## TASK REQUIREMENTS
Reproduce exactly the lines from the one containing "back_outer_liner();" through the one containing "bpy.context.scene.collection.objects.link(empty)", both included, and nothing else.

********************

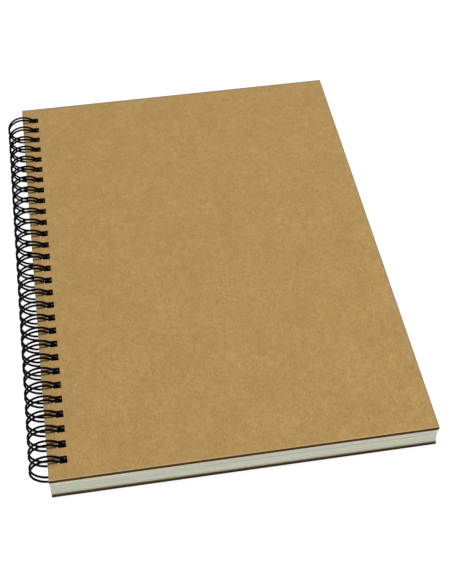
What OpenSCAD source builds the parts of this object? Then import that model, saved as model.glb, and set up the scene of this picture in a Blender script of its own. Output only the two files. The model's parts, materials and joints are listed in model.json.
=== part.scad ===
// Portrait sketchbook: two kraft board covers and a block of loose drawing sheets,
// all punched along the spine and held by one black twin-loop wire.
// X runs from the spine to the fore-edge, Y along the spine towards the head of the
// book and Z up. The origin is the middle of the closed book's base, on the plane that
// the lowest point of the wire touches. Every leaf turns about the loops' own centre line.

/* [Covers] */
// Width of a cover from the spine edge to the fore-edge
cover_w = 180; // [120:1:260]
// Height of a cover along the spine
cover_h = 258; // [150:1:360]
// Thickness of the core board inside a cover
core_t = 1.6; // [1:0.1:2.4]
// Thickness of each kraft liner glued to the core board
liner_t = 0.2; // [0.1:0.05:0.4]

/* [Drawing sheets] */
// Number of drawing sheets
sheet_count = 50; // [20:1:53]
// Thickness of one sheet of drawing paper
sheet_t = 0.185; // [0.12:0.005:0.2]
// Air between two sheets
sheet_gap = 0.01; // [0.005:0.005:0.03]
// How far the sheets stay inside the covers on the three cut sides
sheet_inset = 0.4; // [0:0.1:3]

/* [Binding wire] */
// Distance between two loops, three loops to the inch
loop_pitch = 8.467; // [8.2:0.001:8.7]
// Diameter of the coated wire
wire_d = 1.1; // [0.8:0.05:1.1]
// Distance between the two wires of one loop
pair_gap = 2.4; // [2.4:0.1:2.8]
// Height of the top of the wire's centre line above the front cover
loop_rise = 2.3; // [2.1:0.05:4]
// How far the loops' centre line lies above the middle of the closed book
loop_lift = 0.7; // [0:0.05:0.7]
// Bend radius of the wire between one loop and the next
root_bend_r = 1.2; // [1:0.1:1.4]

/* [Punched holes] */
// Least distance from an end of the spine to the middle of the nearest hole
end_margin = 9.5; // [8:0.5:14]
// Size of a hole along the spine
hole_w = 4; // [4:0.1:5]
// Play between the wire and the two ends of a hole while a leaf turns
hole_play = 0.2; // [0.1:0.05:0.5]
// Distance from the loops' centre line to the spine edge of every leaf
spine_offset = 0.2; // [0.1:0.05:1]

/* [Hidden] */
wire_r = wire_d / 2;

// stack from the table up
cover_t = core_t + 2 * liner_t;
sheet_step = sheet_t + sheet_gap;
block_t = sheet_count * sheet_step + sheet_gap;
book_t = block_t + 2 * cover_t;
loop_r = book_t / 2 + loop_rise - loop_lift;
axis_z = loop_r + wire_r;
back_z = axis_z - loop_lift - book_t / 2;
block_z = back_z + cover_t;
front_z = block_z + block_t;
top_z = front_z + cover_t;

// places along X
book_w = cover_w + spine_offset + loop_r + wire_r;
axis_x = loop_r + wire_r - book_w / 2;
spine_x = axis_x + spine_offset;

// holes end beyond the middle leaf's wire and start where the wire crosses a leaf's outer face
hole_far = loop_r + wire_r + hole_play;
back_hole = hole_near(back_z);
sheet_hole = hole_near(block_z);
front_hole = hole_near(top_z);
loop_count = floor((cover_h - 2 * end_margin) / loop_pitch) + 1;
first_y = -(loop_count - 1) * loop_pitch / 2;

// the wire's closing seam lies under the back cover: the roots point straight down, and a
// gap parts them from the closed tips, in whole degrees counted from +X to +Z
seam_gap = 3;
root_angle = -90;
tip_angle = root_angle + ceil(seam_gap / loop_r * 180 / PI);
root_run = loop_pitch - pair_gap;

kraft = "#b1945c";
core_board = "#5b3f22";
drawing_paper = "#e4e6d6";
black_coat = "#17161a";

function two_digits(n) = n < 10 ? str("0", n) : str(n);
function sheet_name(i) = str("sheet_", two_digits(i));

function loop_y(i) = first_y + i * loop_pitch;

// from the loops' centre line to the spine side of a hole that clears the wire at height z
function hole_near(z) = sqrt(pow(loop_r - wire_r, 2) - pow(z - axis_z, 2)) - hole_play;

// one punched leaf of any thickness, its underside at height z and its holes starting at near
module leaf(z, thickness, inset, near) {
    translate([0, 0, z])
        linear_extrude(height = thickness)
            difference() {
                translate([spine_x, inset - cover_h / 2])
                    square([cover_w - inset, cover_h - 2 * inset]);
                for (i = [0 : loop_count - 1])
                    translate([axis_x + near, loop_y(i) - hole_w / 2])
                        square([hole_far - near, hole_w]);
            }
}

module back_outer_liner() {
    color(kraft) leaf(back_z, liner_t, 0, back_hole);
}

module back_core_board() {
    color(core_board) leaf(back_z + liner_t, core_t, 0, back_hole);
}

module back_inner_liner() {
    color(kraft) leaf(back_z + liner_t + core_t, liner_t, 0, back_hole);
}

module front_inner_liner() {
    color(kraft) leaf(front_z, liner_t, 0, front_hole);
}

module front_core_board() {
    color(core_board) leaf(front_z + liner_t, core_t, 0, front_hole);
}

module front_outer_liner() {
    color(kraft) leaf(front_z + liner_t + core_t, liner_t, 0, front_hole);
}

// sheet 1 lies under the front cover and the last sheet on the back cover
module sheet(i) {
    z = block_z + sheet_gap + (sheet_count - i) * sheet_step;
    color(drawing_paper) leaf(z, sheet_t, sheet_inset, sheet_hole);
}

// a bend of the wire: start and sweep in degrees about Z, in the XY plane
module wire_bend(radius, start, sweep) {
    rotate([0, 0, start])
        rotate_extrude(angle = sweep, $fn = 96)
            translate([radius, 0])
                circle(d = wire_d, $fn = 36);
}

// stands its children on the loops' centre line: local X points outwards, Z along the wire
module on_loop(y, angle) {
    translate([axis_x, y, axis_z])
        rotate([0, -angle, 0])
            translate([loop_r, 0, 0])
                children();
}

// one of the two round wires of a loop, from its closed tip round to its root
module loop_wire(y) {
    translate([axis_x, y, axis_z])
        rotate([90, 0, 0])
            wire_bend(loop_r, tip_angle, 360 + root_angle - tip_angle);
}

// the closed tip that joins the two wires of a loop
module loop_tip(y) {
    on_loop(y, tip_angle)
        rotate([0, 90, 0])
            wire_bend(pair_gap / 2, -90, 180);
}

// the bend that leads from one loop's root to the next loop's
module root_bridge(y) {
    on_loop(y, root_angle) {
        translate([0, root_bend_r, 0])
            rotate([0, 90, 0])
                wire_bend(root_bend_r, 180, 90);
        translate([0, root_bend_r, root_bend_r])
            rotate([-90, 0, 0])
                cylinder(h = root_run - 2 * root_bend_r, d = wire_d, $fn = 36);
        translate([0, root_run - root_bend_r, 0])
            rotate([0, 90, 0])
                wire_bend(root_bend_r, 90, 90);
    }
}

module binding_wire() {
    color(black_coat)
        for (i = [0 : loop_count - 1]) {
            loop_wire(loop_y(i) - pair_gap / 2);
            loop_wire(loop_y(i) + pair_gap / 2);
            loop_tip(loop_y(i));
            if (i < loop_count - 1)
                root_bridge(loop_y(i) + pair_gap / 2);
        }
}

back_outer_liner();
back_core_board();
back_inner_liner();
front_inner_liner();
front_core_board();
front_outer_liner();
binding_wire();
for (i = [1 : sheet_count])
    sheet(i);
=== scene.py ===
import json
import math
import random

import bpy
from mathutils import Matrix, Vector


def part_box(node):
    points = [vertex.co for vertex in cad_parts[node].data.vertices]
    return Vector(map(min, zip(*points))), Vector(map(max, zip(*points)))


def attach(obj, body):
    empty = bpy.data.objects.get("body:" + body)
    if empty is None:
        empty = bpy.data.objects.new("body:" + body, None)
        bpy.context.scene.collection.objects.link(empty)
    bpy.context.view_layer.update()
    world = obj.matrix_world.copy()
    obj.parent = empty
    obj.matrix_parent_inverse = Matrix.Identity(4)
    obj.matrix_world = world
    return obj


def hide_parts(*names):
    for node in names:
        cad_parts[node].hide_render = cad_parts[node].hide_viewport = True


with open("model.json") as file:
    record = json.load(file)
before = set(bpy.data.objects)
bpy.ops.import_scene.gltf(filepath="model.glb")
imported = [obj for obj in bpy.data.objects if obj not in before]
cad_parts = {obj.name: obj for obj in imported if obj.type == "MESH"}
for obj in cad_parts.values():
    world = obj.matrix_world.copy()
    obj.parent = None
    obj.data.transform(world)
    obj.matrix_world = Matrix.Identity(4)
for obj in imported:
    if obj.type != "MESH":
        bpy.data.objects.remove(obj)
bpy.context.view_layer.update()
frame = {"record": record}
random.seed(29)

# ---------------------------------------------------------------- measures

MM = 0.001

LOOP_PITCH = 8.467 * MM     # three loops to the inch
WIRE_R = 0.55 * MM
PAIR_GAP = 2.4 * MM         # between the two wires of one loop
ROOT_BEND_R = 1.2 * MM      # of the wire's bends between one loop and the next
ROOT_ANGLE = -90.0          # of a loop's root, in degrees from +X towards +Z
SEAM_GAP = 3.0 * MM         # from a loop's closed tip to its root
END_MARGIN = 9.5 * MM       # from an end of the spine to the middle of a hole, at least
HOLE_W = 4.0 * MM           # along the spine
HOLE_PLAY = 0.2 * MM        # between the wire and the ends of a hole

SOFT_EDGE = 0.06 * MM       # rounding of the covers' edges
SHEET_SHIFT = (0.08 * MM, 0.09 * MM)    # most that a loose sheet lies off its place, along X and Y
SHEET_SKEW = 0.0004         # most that it lies askew, as a slope
LOOP_LEAN = 0.06 * MM       # most that the far side of a loop leans along the spine

LOOP_STEPS = 76             # straight pieces of tube in one round wire
TIP_STEPS = 10              # in the closed tip
BEND_STEPS = 6              # in one bend between two loops
WIRE_SIDES = 14

behaviour = frame["record"]["behaviour"]
hinge = behaviour["joints"][0]["pos_m"]
axis_x, axis_z = hinge[0], hinge[2]

wire_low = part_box("binding_wire")[0]
back_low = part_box("back_outer_liner")[0]
front_low, front_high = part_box("front_outer_liner")

loop_r = axis_x - wire_low[0] - WIRE_R
tip_angle = ROOT_ANGLE + math.ceil(math.degrees(SEAM_GAP / loop_r))
loop_count = int((front_high[1] - front_low[1] - 2 * END_MARGIN) / LOOP_PITCH) + 1
first_loop_y = -(loop_count - 1) * LOOP_PITCH / 2
loop_ys = [first_loop_y + i * LOOP_PITCH for i in range(loop_count)]
hole_far = axis_x + loop_r + WIRE_R + HOLE_PLAY


def hole_near(z):
    """The spine side of a hole that just clears the wire at height z."""
    return axis_x + math.sqrt((loop_r - WIRE_R) ** 2 - (z - axis_z) ** 2) - HOLE_PLAY


hole_starts = {
    "back": hole_near(back_low[2]),
    "sheet": hole_near(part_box("back_inner_liner")[1][2]),
    "front": hole_near(front_high[2]),
}


# ---------------------------------------------------------------- colours, linear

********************

## CORRECT RESPONSE
back_outer_liner();
back_core_board();
back_inner_liner();
front_inner_liner();
front_core_board();
front_outer_liner();
binding_wire();
for (i = [1 : sheet_count])
    sheet(i);
=== scene.py ===
import json
import math
import random

import bpy
from mathutils import Matrix, Vector


def part_box(node):
    points = [vertex.co for vertex in cad_parts[node].data.vertices]
    return Vector(map(min, zip(*points))), Vector(map(max, zip(*points)))


def attach(obj, body):
    empty = bpy.data.objects.get("body:" + body)
    if empty is None:
        empty = bpy.data.objects.new("body:" + body, None)
        bpy.context.scene.collection.objects.link(empty)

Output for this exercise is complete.